O’Rourke: Migrant deaths preventable if US stopped building walls, militarizing border
El Paso Congressman Beto O’Rourke said Friday the death of migrants can be avoided if the US increased staffing at ports of entry and stopped militarizing the border.
“We can stop building walls and stop militarizing the border so that we stop people from trying to enter in isolated places like Antelope Wells,” said O’Rourke at the Paso Del Norte Port of Entry.
A 7-year-old Guatemalan girl found with her father and dozens of other migrants along a remote stretch of the U.S.-Mexico border suffered seizures and spiked a high fever in immigration custody and later died, federal officials said Friday. The girl was found with the group in the Southern New Mexico desert near Lordsburg. She died at an El Paso hospital.
O’Rourke spoke with the media after visiting asylum seekers at the Casa de Migrante, a shelter in Juarez that helps migrants waiting to seek asylum in the U.S.

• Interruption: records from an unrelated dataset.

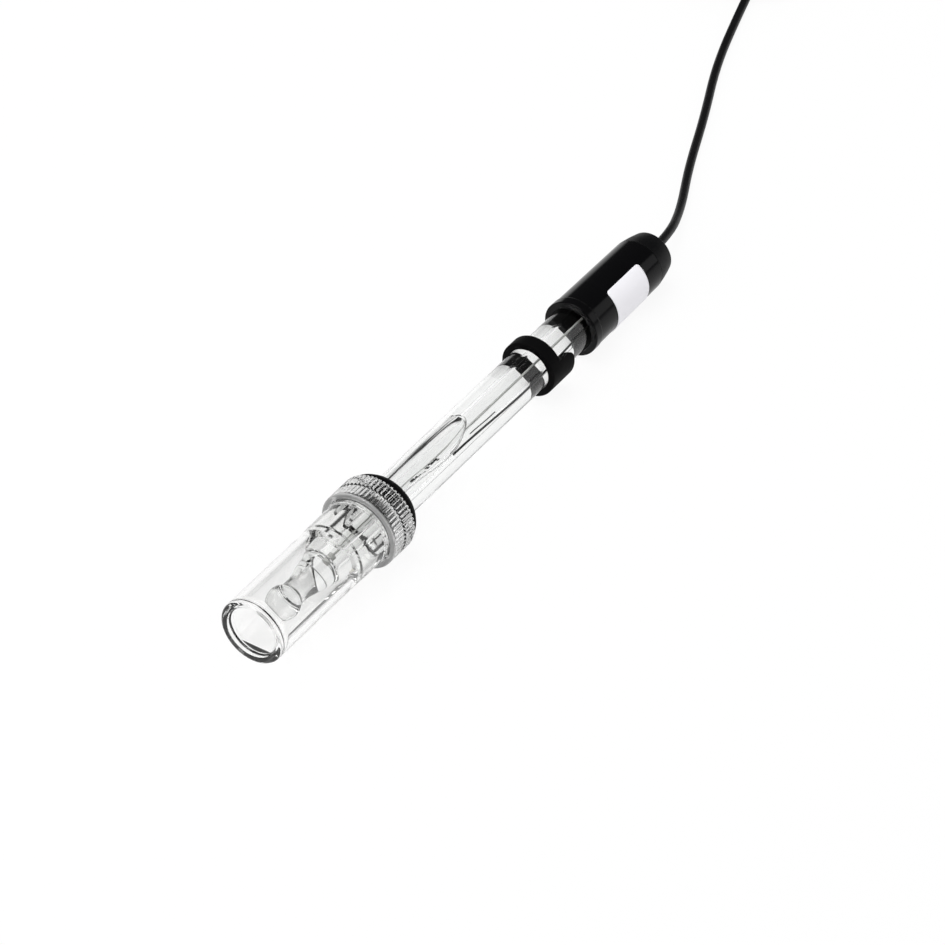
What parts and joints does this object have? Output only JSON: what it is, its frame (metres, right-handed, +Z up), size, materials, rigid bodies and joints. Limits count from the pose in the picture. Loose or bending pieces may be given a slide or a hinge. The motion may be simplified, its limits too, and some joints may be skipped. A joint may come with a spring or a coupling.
{
  "type": "glass combination electrode",
  "caption": "Glass combination electrode with sensing bulb in a screw-capped soaker bottle, rubber sleeve over the filling hole, black head, thin cable and bayonet plug.",
  "frame": {"origin": "centre of the electrode's length on the bench that it lies on, without its cable", "axes": "+X along the electrode from the bottle's foot towards the cable, +Z up"},
  "size_m": [0.3438, 0.0902, 0.0219],
  "materials": {
    "clear_plastic": "clear, polished",
    "clear_cap": "clear, ribbed",
    "clear_glass": "clear, fire polished",
    "black_rubber": "satin",
    "bung_rubber": "satin",
    "ceramic": "porous, matt",
    "silver_wire": "dull, with a dark chloride coat at the tip",
    "coated_wire": "dark chloride coat",
    "head_plastic": "polished",
    "collar_plastic": "satin",
    "label_paper": "coated paper, blank",
    "lead_sheath": "satin",
    "cable_sheath": "satin",
    "plug_metal": "nickel plated, bright",
    "plug_plastic": "smooth",
    "pin_metal": "gold plated"
  },
  "bodies": {
    "electrode": {"sensing_bulb": "clear_glass", "outer_tube": "clear_glass", "junction_plug": "ceramic", "inner_stem": "clear_glass", "measuring_wire": "silver_wire", "reference_wire": "coated_wire", "tube_bung": "bung_rubber", "stem_stopper": "bung_rubber", "head_shell": "head_plastic", "head_collar": "collar_plastic", "head_label": "label_paper", "core_lead": "lead_sheath", "shield_lead": "lead_sheath", "plug_ferrule": "plug_metal", "plug_body": "plug_metal", "plug_insulator": "plug_plastic", "plug_pin": "pin_metal", "cable": "cable_sheath", "cable_coil": "cable_sheath", "cable_tail": "cable_sheath"},
    "bottle": {"soaker_bottle": "clear_plastic"},
    "seals": {"cap_gasket": "black_rubber", "sealing_ring": "black_rubber"},
    "cap": {"knurled_cap": "clear_cap"},
    "sleeve": {"fill_sleeve": "black_rubber"},
    "nut": {"bayonet_nut": "plug_metal"}
  },
  "joints": [
    {"name": "bottle_draw", "type": "slide", "parent": "electrode", "child": "bottle", "axis": [-0.9996, 0, 0.0282], "range_m": [0, 0.06]},
    {"name": "cap_lift", "type": "slide", "parent": "bottle", "child": "seals", "axis": [0.9996, 0, -0.0282], "range_m": [0, 0.0036]},
    {"name": "cap_turn", "type": "hinge", "parent": "seals", "child": "cap", "pos_m": [-0.0396, 0, 0.01089], "axis": [0.9996, 0, -0.0282], "range_deg": [0, 720]},
    {"name": "sleeve_slide", "type": "slide", "parent": "electrode", "child": "sleeve", "axis": [-0.9996, 0, 0.0282], "range_m": [0, 0.009]},
    {"name": "nut_turn", "type": "hinge", "parent": "electrode", "child": "nut", "pos_m": [0.245, 0.0315, 0.00725], "axis": [1, 0, 0], "continuous": true}
  ],
  "couplings": [
    {"joint": "cap_lift", "follows": "cap_turn", "m_per_rad": 0.00028648}
  ]
}
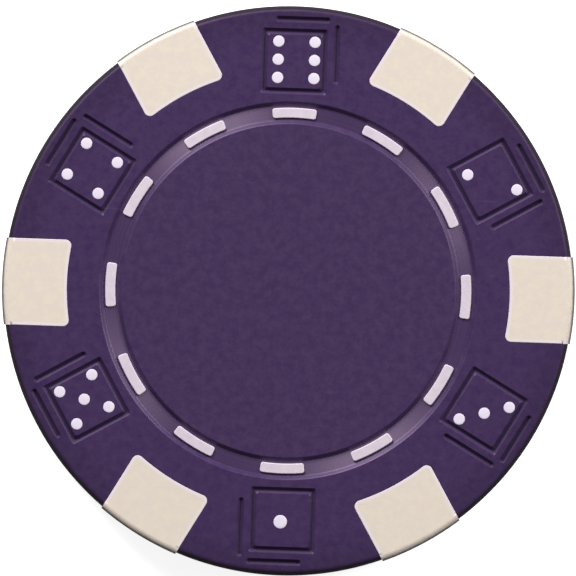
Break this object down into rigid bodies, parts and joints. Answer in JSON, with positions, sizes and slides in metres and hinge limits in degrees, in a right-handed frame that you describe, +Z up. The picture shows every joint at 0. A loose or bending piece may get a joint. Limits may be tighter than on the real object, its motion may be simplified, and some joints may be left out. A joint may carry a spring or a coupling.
{
  "type": "casino chip",
  "caption": "Round moulded casino chip with contrasting edge inserts, a ring of short dashes, line-drawn dice with pips on both faces, and a sealed steel weight.",
  "frame": {"origin": "middle of the chip's lower face, on the surface it lies on", "axes": "+Z up through the thickness, +X through the middle of edge insert 1, +Y through the die that shows six"},
  "size_m": [0.0392, 0.0388, 0.0033],
  "materials": {
    "chip_body": "purple clay-filled ABS with a fine moulded grain, glossier on the ring",
    "weight_slug": "plain punched mild steel",
    "edge_insert": "cream clay-filled ABS, satin",
    "ring_dash": "pale ABS, satin",
    "pip": "white ABS, satin"
  },
  "bodies": {
    "root": {"chip_body": "chip_body", "weight_slug": "weight_slug", "edge_insert_1": "edge_insert", "edge_insert_2": "edge_insert", "edge_insert_3": "edge_insert", "edge_insert_4": "edge_insert", "edge_insert_5": "edge_insert", "edge_insert_6": "edge_insert", "back_dash_1": "ring_dash", "back_dash_2": "ring_dash", "back_dash_3": "ring_dash", "back_dash_4": "ring_dash", "back_dash_5": "ring_dash", "back_dash_6": "ring_dash", "back_dash_7": "ring_dash", "back_dash_8": "ring_dash", "back_dash_9": "ring_dash", "back_dash_10": "ring_dash", "back_dash_11": "ring_dash", "back_dash_12": "ring_dash", "front_dash_1": "ring_dash", "front_dash_2": "ring_dash", "front_dash_3": "ring_dash", "front_dash_4": "ring_dash", "front_dash_5": "ring_dash", "front_dash_6": "ring_dash", "front_dash_7": "ring_dash", "front_dash_8": "ring_dash", "front_dash_9": "ring_dash", "front_dash_10": "ring_dash", "front_dash_11": "ring_dash", "front_dash_12": "ring_dash", "die_two_pip_1": "pip", "die_two_pip_2": "pip", "die_six_pip_1": "pip", "die_six_pip_2": "pip", "die_six_pip_3": "pip", "die_six_pip_4": "pip", "die_six_pip_5": "pip", "die_six_pip_6": "pip", "die_four_pip_1": "pip", "die_four_pip_2": "pip", "die_four_pip_3": "pip", "die_four_pip_4": "pip", "die_five_pip_1": "pip", "die_five_pip_2": "pip", "die_five_pip_3": "pip", "die_five_pip_4": "pip", "die_five_pip_5": "pip", "die_one_pip_1": "pip", "die_three_pip_1": "pip", "die_three_pip_2": "pip", "die_three_pip_3": "pip"}
  },
  "joints": []
}
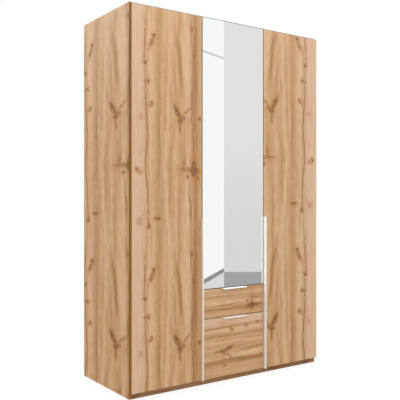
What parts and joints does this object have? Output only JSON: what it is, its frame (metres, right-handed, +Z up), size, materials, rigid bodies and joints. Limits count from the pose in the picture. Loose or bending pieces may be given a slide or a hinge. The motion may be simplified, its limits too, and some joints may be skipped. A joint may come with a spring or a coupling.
{
  "type": "wardrobe with doors",
  "caption": "Tall oak-decor wardrobe: wooden doors with edge handles flank a mirror door over drawers.",
  "frame": {"origin": "on the floor, in the middle of the overall box", "axes": "+X to the right seen from the front, +Y towards the back, +Z up; the fronts face -Y"},
  "size_m": [1.35, 0.6, 2.08],
  "materials": {
    "decor_oak": "matt oak plank decor on board",
    "decor_edge": "dark oak plank decor on the plinth",
    "inner_board": "linen print on inner boards",
    "hardboard": "thin hardboard, printed on one face",
    "drawer_board": "white foil on drawer boards",
    "mirror": "silvered flat glass",
    "handle_metal": "satin anodised",
    "hinge_steel": "nickel plated, satin",
    "rail_steel": "bright chrome",
    "runner_enamel": "white baked enamel",
    "zinc": "bright zinc die casting",
    "white_plastic": "moulded, matt",
    "clear_soft": "soft translucent",
    "dowel_wood": "turned beech"
  },
  "bodies": {
    "carcass": {"left_side_panel": "decor_oak", "right_side_panel": "decor_oak", "left_partition": "inner_board", "right_partition": "inner_board", "top_panel": "inner_board", "bottom_panel": "inner_board", "front_plinth": "decor_edge", "rear_plinth": "inner_board", "drawer_cover_shelf": "inner_board", "left_top_shelf": "inner_board", "middle_shelf_1": "inner_board", "middle_shelf_2": "inner_board", "middle_shelf_3": "inner_board", "right_shelf_1": "inner_board", "right_shelf_2": "inner_board", "right_shelf_3": "inner_board", "right_shelf_4": "inner_board", "back_panel_left": "hardboard", "back_panel_middle": "hardboard", "back_panel_right": "hardboard", "back_joint_strips": "white_plastic", "hanging_rail": "rail_steel", "rail_end_supports": "zinc", "shelf_pins": "hinge_steel", "left_door_hinge_arms": "hinge_steel", "mirror_door_hinge_arms": "hinge_steel", "right_door_hinge_arms": "hinge_steel", "hinge_mounting_plates": "hinge_steel", "cabinet_runners": "runner_enamel", "cam_locks": "zinc", "cam_bolts": "hinge_steel", "wooden_dowels": "dowel_wood", "wall_fixing_brackets": "hinge_steel", "nail_glides": "white_plastic", "door_bumpers": "clear_soft"},
    "left_door": {"left_door_panel": "decor_oak", "left_door_handle": "handle_metal", "left_door_hinge_cups": "hinge_steel"},
    "right_door": {"right_door_panel": "decor_oak", "right_door_handle": "handle_metal", "right_door_hinge_cups": "hinge_steel"},
    "mirror_door": {"mirror_door_board": "decor_oak", "mirror_glass": "mirror", "mirror_door_hinge_cups": "hinge_steel"},
    "upper_drawer": {"upper_drawer_front": "decor_oak", "upper_drawer_handle": "handle_metal", "upper_drawer_sides": "drawer_board", "upper_drawer_back": "drawer_board", "upper_drawer_bottom": "hardboard", "upper_drawer_rails": "runner_enamel"},
    "upper_drawer_front_rollers": {"upper_drawer_front_rollers": "white_plastic"},
    "upper_drawer_rear_rollers": {"upper_drawer_rear_rollers": "white_plastic"},
    "lower_drawer": {"lower_drawer_front": "decor_oak", "lower_drawer_handle": "handle_metal", "lower_drawer_sides": "drawer_board", "lower_drawer_back": "drawer_board", "lower_drawer_bottom": "hardboard", "lower_drawer_rails": "runner_enamel"},
    "lower_drawer_front_rollers": {"lower_drawer_front_rollers": "white_plastic"},
    "lower_drawer_rear_rollers": {"lower_drawer_rear_rollers": "white_plastic"}
  },
  "joints": [
    {"name": "left_door_hinge", "type": "hinge", "parent": "carcass", "child": "left_door", "pos_m": [-0.662, -0.2715, 1.052], "axis": [0, 0, -1], "range_deg": [0, 95]},
    {"name": "mirror_door_hinge", "type": "hinge", "parent": "carcass", "child": "mirror_door", "pos_m": [-0.21333, -0.2715, 1.306], "axis": [0, 0, -1], "range_deg": [0, 95]},
    {"name": "right_door_hinge", "type": "hinge", "parent": "carcass", "child": "right_door", "pos_m": [0.662, -0.2715, 1.052], "axis": [0, 0, 1], "range_deg": [0, 95]},
    {"name": "upper_drawer_slide", "type": "slide", "parent": "carcass", "child": "upper_drawer", "axis": [0, -1, 0], "range_m": [0, 0.35]},
    {"name": "lower_drawer_slide", "type": "slide", "parent": "carcass", "child": "lower_drawer", "axis": [0, -1, 0], "range_m": [0, 0.35]},
    {"name": "upper_drawer_front_rollers_spin", "type": "hinge", "parent": "carcass", "child": "upper_drawer_front_rollers", "pos_m": [0, -0.238, 0.40375], "axis": [1, 0, 0], "range_deg": [-1, 1825]},
    {"name": "upper_drawer_rear_rollers_spin", "type": "hinge", "parent": "upper_drawer", "child": "upper_drawer_rear_rollers", "pos_m": [0, 0.178, 0.39625], "axis": [1, 0, 0], "range_deg": [-1, 1825]},
    {"name": "lower_drawer_front_rollers_spin", "type": "hinge", "parent": "carcass", "child": "lower_drawer_front_rollers", "pos_m": [0, -0.238, 0.10375], "axis": [1, 0, 0], "range_deg": [-1, 1825]},
    {"name": "lower_drawer_rear_rollers_spin", "type": "hinge", "parent": "lower_drawer", "child": "lower_drawer_rear_rollers", "pos_m": [0, 0.178, 0.09625], "axis": [1, 0, 0], "range_deg": [-1, 1825]}
  ],
  "couplings": [
    {"joint": "upper_drawer_front_rollers_spin", "follows": "upper_drawer_slide", "rad_per_m": 90.909},
    {"joint": "upper_drawer_rear_rollers_spin", "follows": "upper_drawer_slide", "rad_per_m": 90.909},
    {"joint": "lower_drawer_front_rollers_spin", "follows": "lower_drawer_slide", "rad_per_m": 90.909},
    {"joint": "lower_drawer_rear_rollers_spin", "follows": "lower_drawer_slide", "rad_per_m": 90.909}
  ]
}
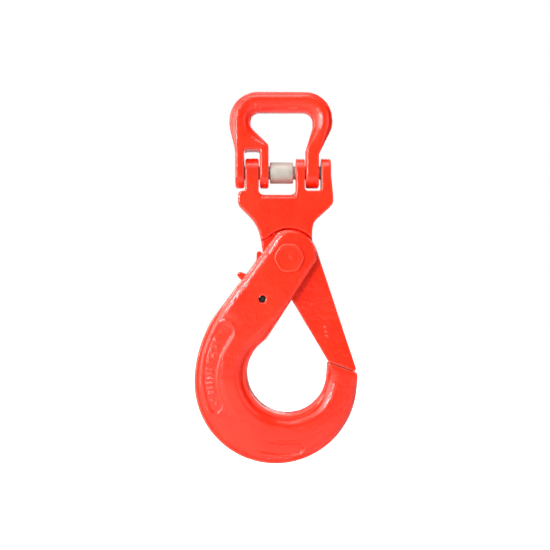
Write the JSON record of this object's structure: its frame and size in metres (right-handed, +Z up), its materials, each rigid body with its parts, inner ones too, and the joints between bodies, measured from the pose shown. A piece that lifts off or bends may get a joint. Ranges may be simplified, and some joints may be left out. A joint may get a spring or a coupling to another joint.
{
  "type": "self-locking sling hook",
  "caption": "Self-locking lifting hook: a flat-topped sling link hinges on a cross pin in a forked upper body whose long arm closes a riveted, trigger-locked hook.",
  "frame": {"origin": "the sling's seat: middle of the flat underside of the top link's bar", "axes": "+Z up, from the hook's bowl towards the top link; +X along the cross pin, towards the latch arm; +Y through the hook's thickness, away from the viewer of the front"},
  "size_m": [0.1026, 0.0316, 0.2343],
  "materials": {
    "red_enamel": "glossy enamel over a forged surface",
    "zinc_plated_steel": "dull plated, turned",
    "dark_steel": "oiled spring steel"
  },
  "bodies": {
    "top_link": {"top_link": "red_enamel"},
    "coupling_pin": {"coupling_pin": "zinc_plated_steel", "coupling_bush": "zinc_plated_steel", "bush_clip": "dark_steel"},
    "upper_body": {"upper_body": "red_enamel"},
    "hook": {"hook_body": "red_enamel", "pivot_rivet": "red_enamel", "trigger_pin": "dark_steel", "trigger_spring": "dark_steel"},
    "trigger": {"trigger": "red_enamel"}
  },
  "joints": [
    {"name": "pin_turn", "type": "hinge", "parent": "top_link", "child": "coupling_pin", "pos_m": [0, 0, -0.038], "axis": [1, 0, 0], "continuous": true},
    {"name": "coupling_swing", "type": "hinge", "parent": "top_link", "child": "upper_body", "pos_m": [0, 0, -0.038], "axis": [1, 0, 0], "range_deg": [-90, 90]},
    {"name": "hook_open", "type": "hinge", "parent": "upper_body", "child": "hook", "pos_m": [0.0047, 0, -0.092], "axis": [0, 1, 0], "range_deg": [0, 34]},
    {"name": "trigger_release", "type": "hinge", "parent": "hook", "child": "trigger", "pos_m": [-0.012, 0, -0.1176], "axis": [0, -1, 0], "range_deg": [0, 24], "stiffness_Nm_per_rad": 0.02, "springref_deg": -28.65, "deforming": ["trigger_spring"]}
  ],
  "couplings": [
    {"joint": "trigger_release", "follows": "hook_open", "ratio": 0.7}
  ]
}
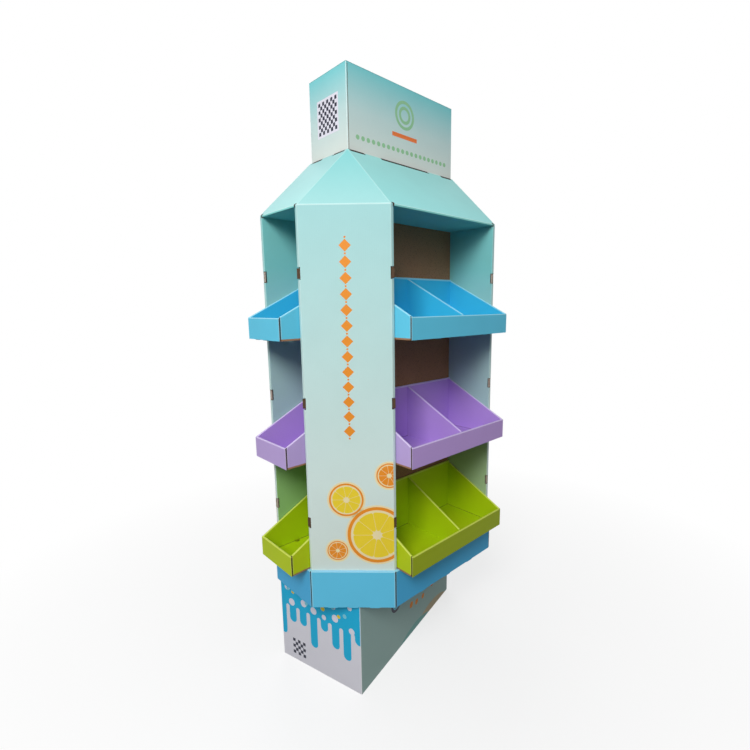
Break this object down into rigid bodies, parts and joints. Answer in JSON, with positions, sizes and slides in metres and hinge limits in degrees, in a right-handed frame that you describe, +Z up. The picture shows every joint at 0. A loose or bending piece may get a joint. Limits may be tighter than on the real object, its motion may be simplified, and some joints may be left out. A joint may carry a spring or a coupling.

The congressman said he spoke with a mother from Guatemala who is fleeing gang threats. The woman told O’Rourke threatening phone calls were becoming more frequent and more demanding and she believed it was a matter of time before she or her daughter were harmed by gang members.
O’Rourke said most of the migrants he spoke with were fleeing violence in Cuba and Central America. He said they had numbers written with permanent markers on their wrist, listing their place in line to meet with immigration officials at the ports of entry.
The congressman said the US should increase staffing capacity at ports of entry so more asylum cases are processed daily. O’Rourke also said he and other lawmakers have discussed a “Marshall Plan” for Central America in order to invest in those countries to improve their economies so their citizens do not flee north.
“We can either try to address these issues here at the border by turning asylum seekers away or building a wall, or we can try to address these problems in countries of origin. Some of my colleagues have suggested a Marshall Plan for Central America. I think it makes sense to think about investing in those countries,” O’Rourke said.
Earlier this week, the CBP commissioner told members of Congress a wall is necessary – and could help migrants – because it would deter them from crossing dangerous parts of the border. “We must invest in border security, including a modern border wall system at our ports of entry, additional agents and officers and air and marine support,” said Kevin McAleenan, “All of these steps will make a difference, but we must also confront and address the vulnerabilities in our legal framework for lasting change at the border.”